Colorado's market has its own personality. In Denver, Boulder, and Fort Collins, multiple-offer situations can compress the negotiation phase to 48 hours. In rural markets like Pueblo or the Western Slope, deals can sit in the inspection phase for weeks because qualified inspectors are harder to schedule. One size does not fit all here.
The biggest mistake I see sellers make is treating the listing as the finish line. Getting an offer is not the goal. Getting to a clean closing is. That means having your disclosures ready, your repair history documented, and your agent tracking every contingency deadline. Sellers who treat the post-contract phase with the same energy they gave to staging and photography close faster and with fewer surprises.
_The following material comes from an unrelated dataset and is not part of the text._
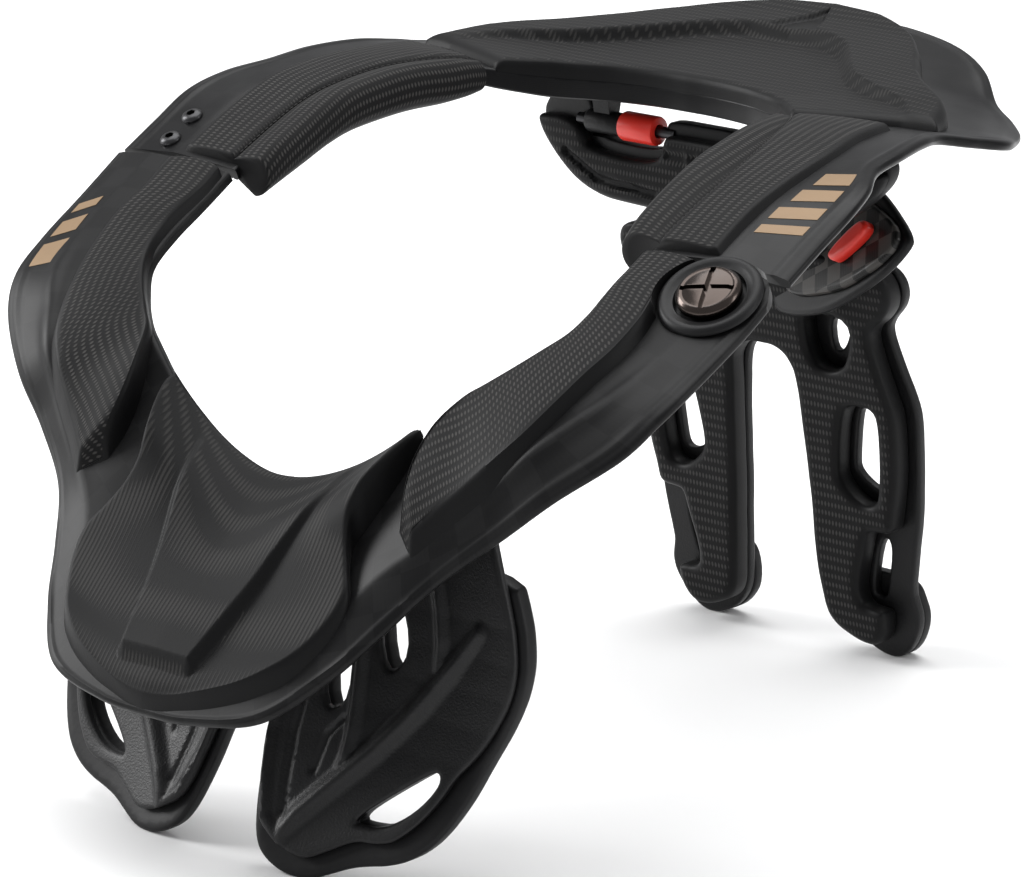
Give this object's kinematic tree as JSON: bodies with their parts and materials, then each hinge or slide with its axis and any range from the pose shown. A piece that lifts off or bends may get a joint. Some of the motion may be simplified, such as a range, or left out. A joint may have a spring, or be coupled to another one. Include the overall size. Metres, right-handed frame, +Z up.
{
  "type": "neck brace",
  "caption": "Neck brace with a hinged front half, padded ring, ribbed chest plates and a padded two-legged back strut on a tilt hinge.",
  "frame": {"origin": "middle of the bounding box on the ground, under the ring", "axes": "+Z up, -Y to the wearer's front, +X to the wearer's left; the brace stands on its two chest plates and its two back legs"},
  "size_m": [0.27, 0.3457, 0.2146],
  "materials": {
    "shell_satin": "satin black moulded shell",
    "shell_gloss": "glossy black carbon laminate",
    "pad": "charcoal embossed weave over foam",
    "plastic": "fine grained satin black",
    "rubber": "black rubber and foam rim",
    "red": "red adjusters",
    "bronze": "dark bronze chrome",
    "steel": "black screws"
  },
  "bodies": {
    "rear": {"rear_frame": "shell_gloss", "rear_arm_pad_left": "pad", "rear_arm_pad_right": "pad", "rear_table_pad": "pad", "hinge_screw": "bronze", "hinge_ring": "rubber", "shell_bolt_1": "steel", "shell_bolt_2": "steel", "pin_barrel_left": "plastic", "pin_barrel_right": "plastic"},
    "front": {"front_frame": "shell_satin", "front_arm_pad_left": "pad", "front_arm_pad_right": "pad", "chin_pad": "pad", "chest_plate_left": "plastic", "chest_plate_right": "plastic", "chest_rim_left": "rubber", "chest_rim_right": "rubber"},
    "back_support": {"saddle_pad": "pad", "saddle_shell": "plastic", "strut_plate": "plastic", "strut_pad": "pad", "side_bracket": "plastic", "bracket_face": "shell_gloss", "tilt_collar_left": "red", "tilt_collar_right": "red", "tilt_pin_left": "steel", "tilt_pin_right": "steel"},
    "lever": {"release_lever": "red"}
  },
  "joints": [
    {"name": "front_hinge", "type": "hinge", "parent": "rear", "child": "front", "pos_m": [0.118, -0.0551, 0.1742], "axis": [0.09, -0.5301, 0.8431], "range_deg": [0, 60]},
    {"name": "back_tilt", "type": "hinge", "parent": "rear", "child": "back_support", "pos_m": [0, 0.0897, 0.18], "axis": [1, 0, 0], "range_deg": [-4, 6]},
    {"name": "lever_slide", "type": "slide", "parent": "back_support", "child": "lever", "axis": [0.7207, 0.0433, 0.6919], "range_m": [0, 0.002]}
  ]
}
For buyers, the emotional pull of a home is real. I have watched buyers talk themselves into waiving inspection contingencies in hot markets and regret it deeply when a $15,000 furnace problem surfaces after closing. Stay objective. Use data. Work with an agent who will tell you the truth, not just what you want to hear.
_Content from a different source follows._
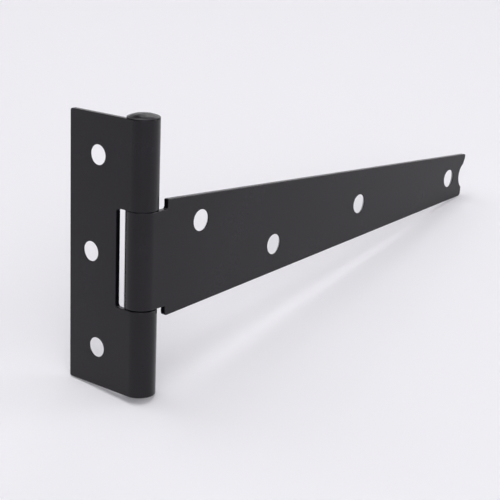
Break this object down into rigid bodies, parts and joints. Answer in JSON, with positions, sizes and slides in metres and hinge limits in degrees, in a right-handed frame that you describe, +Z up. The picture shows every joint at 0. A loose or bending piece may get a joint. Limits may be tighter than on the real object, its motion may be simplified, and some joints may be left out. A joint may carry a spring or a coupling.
{
  "type": "tee hinge",
  "caption": "Light tee hinge: a rectangular cross leaf and a long tapered strap rolled round a headed pin, with countersunk screw holes and a scooped strap tip.",
  "frame": {"origin": "midway between the cross leaf's outer two screw holes, on its mounting face", "axes": "+Y away from the post, out of the mounting face; +Z up, along the pin; +X from the origin towards the pin. The strap points along +Y at rest, square to the cross leaf."},
  "size_m": [0.0255, 0.1542, 0.0738],
  "materials": {
    "leaf_coat": "satin black powder coat",
    "pin_coat": "satin black powder coat"
  },
  "bodies": {
    "cross_side": {"cross_leaf": "leaf_coat", "hinge_pin": "pin_coat"},
    "strap_side": {"strap_leaf": "leaf_coat"}
  },
  "joints": [
    {"name": "strap_swing", "type": "hinge", "parent": "cross_side", "child": "strap_side", "pos_m": [0.0114, 0.0042, 0], "axis": [0, 0, 1], "range_deg": [-180, 103]}
  ]
}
The Colorado real estate sales cycle rewards preparation and punishes impatience. Know your phase, know your deadlines, and communicate clearly with every party involved. That is the formula that works.
— Rishi
How Homesavvycolorado makes the sales cycle work for you
Understanding the home sales cycle is one thing. Having the right tools and support to execute it is another. Homesavvycolorado combines AI-powered property data with full-service agent support so Colorado buyers and sellers move through each phase with confidence.

Sellers can use the PropertyIQ AI valuation tool to price their home accurately from day one, cutting days on market and reducing appraisal gap risk. Homesavvycolorado also offers a 1% listing fee service that gives sellers full-service agent representation at a fraction of the typical cost. Buyers benefit from significant commission rebates at closing. Whether you are listing in Denver or buying in Colorado Springs, Homesavvycolorado gives you the data and the expertise to close smarter.
FAQ
How long does the home sales cycle take in colorado?
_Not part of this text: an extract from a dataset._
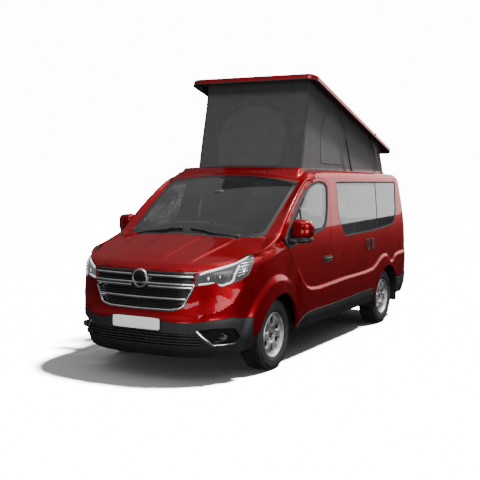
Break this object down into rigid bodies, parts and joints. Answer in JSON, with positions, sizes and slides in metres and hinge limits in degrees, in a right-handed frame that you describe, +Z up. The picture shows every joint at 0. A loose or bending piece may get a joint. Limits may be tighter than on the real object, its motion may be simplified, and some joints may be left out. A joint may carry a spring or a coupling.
{
  "type": "camper van with pop-up roof",
  "caption": "Short camper van in deep red with a raised tilting pop-up roof and canvas tent, opening cab doors, bonnet and tailgate, steered front wheels.",
  "frame": {"origin": "on the ground, at the middle of the bounding box", "axes": "+Y towards the tail, so the van faces -Y; +X towards the van's left side; +Z up"},
  "size_m": [2.282, 5.0823, 2.9954],
  "materials": {
    "body_red": "deep metallic red, clear coated",
    "dark_trim": "grained dark grey plastic",
    "grille_black": "gloss black with bright bars",
    "lamp_glass": "clear lamp cover",
    "tail_lamp": "red lamp cover",
    "glass": "tinted window glass",
    "interior": "dark interior plastic",
    "seat_cloth": "dark grey woven cloth",
    "cabinet_board": "light grey laminated board",
    "chassis": "black coated steel",
    "engine": "plain engine block",
    "tyre": "black rubber",
    "rim": "silver cast wheel",
    "canvas": "charcoal tent canvas",
    "roof_shell": "raised roof shell",
    "steel": "bright steel"
  },
  "bodies": {
    "body": {"floor_pan": "chassis", "side_left": "body_red", "side_right": "body_red", "roof_panel": "body_red", "roof_fittings": "body_red", "wings": "body_red", "front_bumper": "body_red", "grille": "grille_black", "headlamps": "lamp_glass", "rear_bumper": "body_red", "tail_lamps": "tail_lamp", "windscreen": "glass", "side_glass": "glass", "sliding_door": "body_red", "sill_trims": "dark_trim", "dashboard": "interior", "front_seats": "seat_cloth", "rear_bench": "seat_cloth", "cabinet": "cabinet_board", "engine_block": "engine", "front_subframe": "chassis", "rear_axle": "chassis", "underbody": "chassis", "wipers": "dark_trim", "aerial": "dark_trim", "canvas": "canvas"},
    "door_left": {"door_left": "body_red", "door_glass_left": "glass", "mirror_left": "body_red"},
    "door_right": {"door_right": "body_red", "door_glass_right": "glass", "mirror_right": "body_red"},
    "bonnet": {"bonnet": "body_red"},
    "tailgate": {"tailgate": "body_red", "tailgate_glass": "glass"},
    "pop_roof": {"pop_roof": "roof_shell"},
    "strut_cylinders": {"strut_cylinders": "dark_trim"},
    "strut_rods": {"strut_rods": "steel"},
    "lower_stays": {"lower_stays": "steel"},
    "upper_stays": {"upper_stays": "steel"},
    "steering_wheel": {"steering_wheel": "interior"},
    "knuckle_left": {"knuckle_left": "chassis"},
    "knuckle_right": {"knuckle_right": "chassis"},
    "wheel_front_left": {"tyre_front_left": "tyre", "rim_front_left": "rim"},
    "wheel_front_right": {"tyre_front_right": "tyre", "rim_front_right": "rim"},
    "wheel_rear_left": {"tyre_rear_left": "tyre", "rim_rear_left": "rim"},
    "wheel_rear_right": {"tyre_rear_right": "tyre", "rim_rear_right": "rim"}
  },
  "joints": [
    {"name": "door_left_hinge", "type": "hinge", "parent": "body", "child": "door_left", "pos_m": [0.962, -1.45, 0.9], "axis": [0, 0, 1], "range_deg": [-60, 0]},
    {"name": "door_right_hinge", "type": "hinge", "parent": "body", "child": "door_right", "pos_m": [-0.962, -1.45, 0.9], "axis": [0, 0, 1], "range_deg": [0, 60]},
    {"name": "bonnet_hinge", "type": "hinge", "parent": "body", "child": "bonnet", "pos_m": [0, -1.585, 1.275], "axis": [1, 0, 0], "range_deg": [-50, 0]},
    {"name": "tailgate_hinge", "type": "hinge", "parent": "body", "child": "tailgate", "pos_m": [0, 2.392, 1.84], "axis": [1, 0, 0], "range_deg": [0, 80]},
    {"name": "roof_lift", "type": "hinge", "parent": "body", "child": "pop_roof", "pos_m": [0, 3.16, 1.931], "axis": [1, 0, 0], "range_deg": [0, 15.6], "deforming": ["canvas"]},
    {"name": "strut_swing", "type": "hinge", "parent": "body", "child": "strut_cylinders", "pos_m": [0.69, 0.992, 1.947], "axis": [1, 0, 0], "range_deg": [0, 61.87]},
    {"name": "strut_slide", "type": "slide", "parent": "strut_cylinders", "child": "strut_rods", "axis": [0, -0.4417, 0.8971], "range_m": [-0.34315, 0]},
    {"name": "lower_stay_fold", "type": "hinge", "parent": "body", "child": "lower_stays", "pos_m": [0.677, 2.049, 1.947], "axis": [1, 0, 0], "range_deg": [0, 54.06]},
    {"name": "upper_stay_fold", "type": "hinge", "parent": "pop_roof", "child": "upper_stays", "pos_m": [0.69, 1.655, 2.38], "axis": [1, 0, 0], "range_deg": [0, 24.1]},
    {"name": "steering_column", "type": "hinge", "parent": "body", "child": "steering_wheel", "pos_m": [0.43, -1.115, 1.085], "axis": [0, 0.76, 0.65], "range_deg": [-480, 480]},
    {"name": "steer_left", "type": "hinge", "parent": "body", "child": "knuckle_left", "pos_m": [0.72, -1.526, 0.345], "axis": [0, 0, 1], "range_deg": [-32, 32]},
    {"name": "steer_right", "type": "hinge", "parent": "body", "child": "knuckle_right", "pos_m": [-0.72, -1.526, 0.345], "axis": [0, 0, 1], "range_deg": [-32, 32]},
    {"name": "spin_front_left", "type": "hinge", "parent": "knuckle_left", "child": "wheel_front_left", "pos_m": [0.8075, -1.526, 0.345], "axis": [1, 0, 0], "continuous": true},
    {"name": "spin_front_right", "type": "hinge", "parent": "knuckle_right", "child": "wheel_front_right", "pos_m": [-0.8075, -1.526, 0.345], "axis": [1, 0, 0], "continuous": true},
    {"name": "spin_rear_left", "type": "hinge", "parent": "body", "child": "wheel_rear_left", "pos_m": [0.814, 1.572, 0.345], "axis": [1, 0, 0], "continuous": true},
    {"name": "spin_rear_right", "type": "hinge", "parent": "body", "child": "wheel_rear_right", "pos_m": [-0.814, 1.572, 0.345], "axis": [1, 0, 0], "continuous": true}
  ],
  "couplings": [
    {"joint": "steer_right", "follows": "steer_left", "ratio": 1},
    {"joint": "steering_column", "follows": "steer_left", "ratio": 15},
    {"joint": "strut_swing", "follows": "roof_lift", "ratio": 3.9663},
    {"joint": "strut_slide", "follows": "roof_lift", "m_per_rad": -1.2603},
    {"joint": "lower_stay_fold", "follows": "roof_lift", "ratio": 3.4655},
    {"joint": "upper_stay_fold", "follows": "roof_lift", "ratio": 1.5452}
  ]
}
The typical seller cycle in Colorado runs 55 to 70 days, covering the active listing period plus a 30 to 45-day closing. Buyers generally take 60 to 120 days due to financing and search time.
What stage of the home sales cycle has the highest risk?
The inspection contingency period, days 3 through 10 after contract acceptance, is the highest-risk stage. Major findings during this window frequently lead to renegotiation or deal termination.
Do cash buyers move through the sales cycle faster?
Yes. Cash buyers typically close within 14 to 21 days after an accepted offer because they skip mortgage underwriting and appraisal requirements entirely.
How does overpricing affect the home sales cycle?
Overpriced homes often sit on the market for 60 to 90 days before sellers reduce the price. That delay signals weakness to buyers and typically results in lower final offers than accurate pricing would have generated.
How long does a new construction home sale take in colorado?
Custom builds in Colorado generally take 6 to 12 months from contract to closing due to lot acquisition, design approvals, and construction timelines. Spec homes and resale properties close much faster, typically within 60 to 90 days.